Geometry inequality proof 
I started off with the given and by using the triangle inequality theorem but I don't know what to do next. Can someone please help? Thank you very much. I greatly appreciate it!
 A: $\angle ADC>\angle ACD$ and, because are both on first quadrant, then $\sin(ADC)>\sin(ACD)$.  Finally, using the sin rule, then $AD<AC$
A: Let's try the triangle inequality.
We observe that the length 
$|AS| + |AD| = |SD|$ (*)
because $|AS|$ and $|AD|$ are on the same line.
However, 
$|AS| + |AC| > |SC| = |SD|$ (**)
due to the triangle inequality.

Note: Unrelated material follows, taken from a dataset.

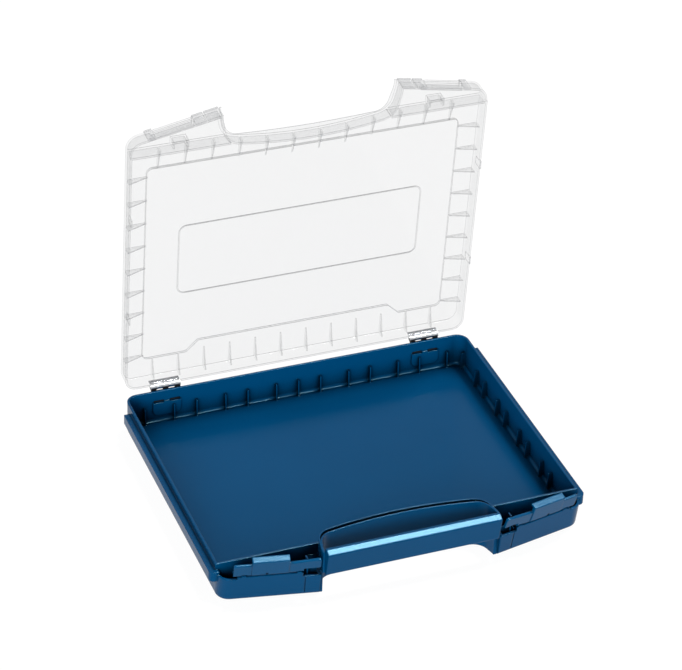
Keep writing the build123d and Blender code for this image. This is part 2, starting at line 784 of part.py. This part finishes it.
def lid_leaf(side):
    """The hinge leaf on the lid's rear wall, with the knuckles between, drawn shut."""
    face = rear_face - hinge_axis_y
    half = hinge_width / 2
    leaf = block(-half, half, face, face + leaf_thickness, hinge_knuckle_radius,
                 lid_leaf_rise)
    for index in range(1, hinge_knuckles, 2):
        leaf += knuckle(index, -1, hinge_pin_radius + running_fit)
    return hinge_frame(side) * leaf


def hinge_pin(side):
    """The pin through one hinge's knuckles."""
    return hinge_frame(side) * rod(-hinge_width / 2, hinge_width / 2, hinge_pin_radius)


def swung_open(shape):
    """A shut lid piece swung to its rest angle about the hinge axis."""
    centre = Pos(0, hinge_axis_y, hinge_axis_z)
    return centre * Rot(X=-lid_open) * centre.inverse() * shape


def build_parts():
    """Every node of the case, by name."""
    parts = {"tray_shell": tray_shell(), "grip_bar": grip_bar(),
             "lid_shell": swung_open(lid_shell())}
    for side, name in ((-1, "left"), (1, "right")):
        place = latch_plane(side).location
        parts[f"latch_{name}"] = place * Rot(X=latch_ajar) * latch(side)
        parts[f"latch_pin_{name}"] = place * latch_pin(side)
        parts[f"hinge_tray_leaf_{name}"] = tray_leaf(side)
        parts[f"hinge_lid_leaf_{name}"] = swung_open(lid_leaf(side))
        parts[f"hinge_pin_{name}"] = hinge_pin(side)
    return parts


os.makedirs("parts", exist_ok=True)
for node, shape in build_parts().items():
    export_step(shape, f"parts/{node}.step")
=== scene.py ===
import math

import bpy
from mathutils import Matrix, Vector

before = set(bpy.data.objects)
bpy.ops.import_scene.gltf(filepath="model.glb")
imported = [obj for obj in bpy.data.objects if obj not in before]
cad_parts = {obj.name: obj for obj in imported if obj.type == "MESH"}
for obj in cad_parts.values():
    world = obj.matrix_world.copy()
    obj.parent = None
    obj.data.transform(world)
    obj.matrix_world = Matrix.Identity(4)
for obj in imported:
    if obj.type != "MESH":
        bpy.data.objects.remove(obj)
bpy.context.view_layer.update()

bl_info = {
    "name": "Clear-Lidded Tray Case",
    "version": (1, 0, 0),
    "blender": (4, 5, 0),
    "location": "View3D > Sidebar > Tray Case",
    "description": "Finishes a shallow tray case with a clear hinged lid and sets its studio",
    "category": "Object",
}

SENSOR_WIDTH = 36.0
FRAME_WIDTH = 682.0

# The lid is measured as if shut: its hinge line, its swing to rest and its two skirts.
HINGE_Y = 0.1463
HINGE_Z = 0.0385
LID_OPEN = math.radians(85.0)
SKIRT_APEX = 0.177
SKIRT_SLOPE = math.tan(math.radians(11.3))
EDGE_LINE = 0.00065

# The frosted pads: their spans each side of the middle, their depth and soft outline.
PAD_SPANS = ((0.0880, 0.1015), (0.1030, 0.1130), (0.1510, 0.1580))
PAD_DEPTH = 0.003
PAD_OUTLINE = 0.0006

# Painted shade: hollows deeper than this reach are darkened in the colour, towards a share of
# the plastic's own colour.
PAINTED_SHADE_REACH = 0.03
PAINTED_SHADE_SHARE = 0.08
MOTTLE = 0.08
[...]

The strict inequality is because $|AS|$ and $|AC|$ do not lie in the same line. (Verify this, please). 
We have 
$|AD| = |SD| - |AS|$ by (*)
and 
$|AC| > |SD| - |AS| = |AD|$ by (**).
So $|AC| > |AD|$ as desired. 
A: You have $SA+AD=SD=SC$.
Also, because the sum of the lengths of two sides of the triangle is bigger than the length of the third side you have $SA+AC>SC$.
So you have $SA+AC>SA+AD$ from which follows $AC>AD$.
A: Since $\overline{SD}=\overline{SC}$, $\triangle SDC$ is isosceles, and therefore, $L$, the locus of points that are equidistant from $C$ and $D$, is the line through $S$ perpendicular to $\overline{CD}$. Since $A$ is on the same side of $L$ as $D$, $A$ is closer to $D$ than to $C$. That is,
$$
\overline{AD}\lt\overline{AC}
$$